Weirdest DVD commentary track ever?
Did anyone watch this film with commentary "from a Russian scholar"? I'm watching it now and it is the single most bizarre commentary track I've ever listened to. Is this one of the actors putting on a Russian accent or a legitimate Russian scholar who simply refuses to identify herself? There's some fascinating film-studies nuggets in here but they are interspersed with tangents about Russian history. Even the more whimsical tangents have some degree of academic feasibility but only as elements in an idiosyncratic scholarly discourse along the lines of the written work of Foucault or Zizek, a phenomenon that I have yet to encounter on DVD commentary tracks. It's both very perceptive and weirdly confrontational.

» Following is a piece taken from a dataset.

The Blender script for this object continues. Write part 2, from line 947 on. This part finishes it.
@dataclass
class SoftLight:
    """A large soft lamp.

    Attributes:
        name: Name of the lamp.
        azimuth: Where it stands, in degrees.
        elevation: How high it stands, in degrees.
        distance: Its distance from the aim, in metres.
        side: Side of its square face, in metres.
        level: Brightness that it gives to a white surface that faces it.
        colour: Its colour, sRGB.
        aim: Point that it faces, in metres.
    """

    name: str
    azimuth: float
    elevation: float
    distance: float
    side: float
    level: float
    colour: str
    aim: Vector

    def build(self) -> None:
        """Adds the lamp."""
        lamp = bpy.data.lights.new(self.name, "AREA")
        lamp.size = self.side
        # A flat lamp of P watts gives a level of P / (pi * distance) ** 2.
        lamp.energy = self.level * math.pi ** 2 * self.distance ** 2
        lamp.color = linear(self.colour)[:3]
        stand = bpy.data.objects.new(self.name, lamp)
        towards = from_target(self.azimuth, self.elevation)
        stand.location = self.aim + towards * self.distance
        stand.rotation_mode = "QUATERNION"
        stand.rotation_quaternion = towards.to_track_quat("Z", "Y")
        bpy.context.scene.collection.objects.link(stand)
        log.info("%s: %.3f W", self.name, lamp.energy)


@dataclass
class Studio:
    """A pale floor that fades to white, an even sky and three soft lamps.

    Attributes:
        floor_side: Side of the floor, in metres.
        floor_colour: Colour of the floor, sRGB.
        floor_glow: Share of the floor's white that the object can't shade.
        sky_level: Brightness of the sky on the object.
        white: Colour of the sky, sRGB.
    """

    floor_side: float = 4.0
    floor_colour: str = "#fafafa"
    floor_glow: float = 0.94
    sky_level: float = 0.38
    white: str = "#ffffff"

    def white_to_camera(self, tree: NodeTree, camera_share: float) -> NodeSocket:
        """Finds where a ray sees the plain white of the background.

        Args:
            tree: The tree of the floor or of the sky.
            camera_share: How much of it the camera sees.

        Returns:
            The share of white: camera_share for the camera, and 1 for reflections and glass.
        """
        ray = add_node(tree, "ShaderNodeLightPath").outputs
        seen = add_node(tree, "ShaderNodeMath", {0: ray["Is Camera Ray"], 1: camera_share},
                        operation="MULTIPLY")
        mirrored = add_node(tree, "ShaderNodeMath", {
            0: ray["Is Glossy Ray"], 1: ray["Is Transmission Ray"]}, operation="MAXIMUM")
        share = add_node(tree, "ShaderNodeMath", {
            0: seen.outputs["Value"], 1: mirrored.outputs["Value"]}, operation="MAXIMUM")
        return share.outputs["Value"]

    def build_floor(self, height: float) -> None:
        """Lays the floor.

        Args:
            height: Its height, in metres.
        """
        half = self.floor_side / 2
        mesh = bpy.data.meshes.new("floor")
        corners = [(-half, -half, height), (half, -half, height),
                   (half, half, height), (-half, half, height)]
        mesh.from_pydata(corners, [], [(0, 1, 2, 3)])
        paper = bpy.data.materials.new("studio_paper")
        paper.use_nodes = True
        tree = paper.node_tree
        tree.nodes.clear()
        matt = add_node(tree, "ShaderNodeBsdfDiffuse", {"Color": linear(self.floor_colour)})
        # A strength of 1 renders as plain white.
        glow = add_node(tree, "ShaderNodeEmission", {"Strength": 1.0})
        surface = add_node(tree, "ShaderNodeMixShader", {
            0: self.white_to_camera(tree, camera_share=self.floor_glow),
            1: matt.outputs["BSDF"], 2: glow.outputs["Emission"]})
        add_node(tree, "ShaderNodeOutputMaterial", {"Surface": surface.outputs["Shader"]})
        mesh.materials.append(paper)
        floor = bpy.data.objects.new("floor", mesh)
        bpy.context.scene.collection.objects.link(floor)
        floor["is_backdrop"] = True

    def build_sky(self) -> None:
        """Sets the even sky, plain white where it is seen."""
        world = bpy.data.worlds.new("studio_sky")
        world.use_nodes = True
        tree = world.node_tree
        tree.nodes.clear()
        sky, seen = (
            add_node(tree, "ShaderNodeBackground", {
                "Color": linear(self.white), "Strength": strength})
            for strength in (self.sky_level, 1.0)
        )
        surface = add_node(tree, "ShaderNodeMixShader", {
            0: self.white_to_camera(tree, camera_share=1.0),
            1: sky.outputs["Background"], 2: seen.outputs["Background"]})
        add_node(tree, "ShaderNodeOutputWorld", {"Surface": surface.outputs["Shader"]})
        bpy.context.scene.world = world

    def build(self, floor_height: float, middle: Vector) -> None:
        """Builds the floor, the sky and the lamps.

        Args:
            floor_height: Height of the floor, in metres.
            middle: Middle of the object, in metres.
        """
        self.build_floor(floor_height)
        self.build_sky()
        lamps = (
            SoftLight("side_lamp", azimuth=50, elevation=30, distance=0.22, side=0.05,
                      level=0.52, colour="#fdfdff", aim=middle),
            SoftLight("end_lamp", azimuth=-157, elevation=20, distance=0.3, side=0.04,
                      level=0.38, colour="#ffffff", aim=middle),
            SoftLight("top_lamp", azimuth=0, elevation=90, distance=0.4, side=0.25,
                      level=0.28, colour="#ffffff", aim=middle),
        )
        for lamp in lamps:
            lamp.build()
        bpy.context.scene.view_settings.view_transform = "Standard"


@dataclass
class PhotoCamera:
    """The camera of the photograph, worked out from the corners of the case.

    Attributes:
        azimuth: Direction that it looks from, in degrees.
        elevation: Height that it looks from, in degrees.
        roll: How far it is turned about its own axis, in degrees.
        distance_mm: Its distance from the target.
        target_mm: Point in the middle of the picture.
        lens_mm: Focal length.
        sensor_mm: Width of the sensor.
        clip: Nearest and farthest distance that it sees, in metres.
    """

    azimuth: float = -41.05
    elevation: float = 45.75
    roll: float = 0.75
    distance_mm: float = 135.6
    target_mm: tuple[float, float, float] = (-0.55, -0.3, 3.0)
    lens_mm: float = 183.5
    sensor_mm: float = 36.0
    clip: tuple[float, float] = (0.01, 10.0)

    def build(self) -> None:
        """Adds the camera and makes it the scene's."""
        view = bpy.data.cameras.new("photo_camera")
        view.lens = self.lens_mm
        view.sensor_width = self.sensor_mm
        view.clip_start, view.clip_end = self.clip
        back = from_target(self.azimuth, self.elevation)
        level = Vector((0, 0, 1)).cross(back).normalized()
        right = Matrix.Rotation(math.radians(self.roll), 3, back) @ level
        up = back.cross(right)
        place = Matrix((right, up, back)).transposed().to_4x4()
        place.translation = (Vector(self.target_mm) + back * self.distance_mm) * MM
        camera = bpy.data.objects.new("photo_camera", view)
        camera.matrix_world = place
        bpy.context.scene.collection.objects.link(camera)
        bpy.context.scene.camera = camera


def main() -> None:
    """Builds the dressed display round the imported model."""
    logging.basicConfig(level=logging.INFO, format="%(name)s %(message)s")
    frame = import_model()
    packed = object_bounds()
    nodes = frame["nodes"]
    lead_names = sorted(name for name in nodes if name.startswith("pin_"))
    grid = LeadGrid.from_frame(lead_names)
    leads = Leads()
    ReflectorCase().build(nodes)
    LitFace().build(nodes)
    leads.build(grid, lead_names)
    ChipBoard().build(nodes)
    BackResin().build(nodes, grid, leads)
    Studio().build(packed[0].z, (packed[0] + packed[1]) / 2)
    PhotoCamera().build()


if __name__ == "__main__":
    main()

The "scholar" appears to be reading from a prewritten essay in many places, but occasionally she interjects bits of improvisation, almost in the way that a lecturer would depart briefly from reading a speech verbatim. And there are long stretches of silence. I actually thought at one point that the commentary had dropped out entirely after about the 15 minute mark. I seem to remember encountering a DVD commentator who read word-for-word from a script, but I can't remember where I came across this. (Anyone?)
But I just wanted to see if anyone else had actually listened to this weird commentary and what you made of it. By the way, I really enjoyed the amusing commentaries on another Blujarski film, Mutual Appreciation, by the parents of cast and crew members, and this commentary cemented my opinion that he has a knack for sticking intriguing goodies on his DVD's.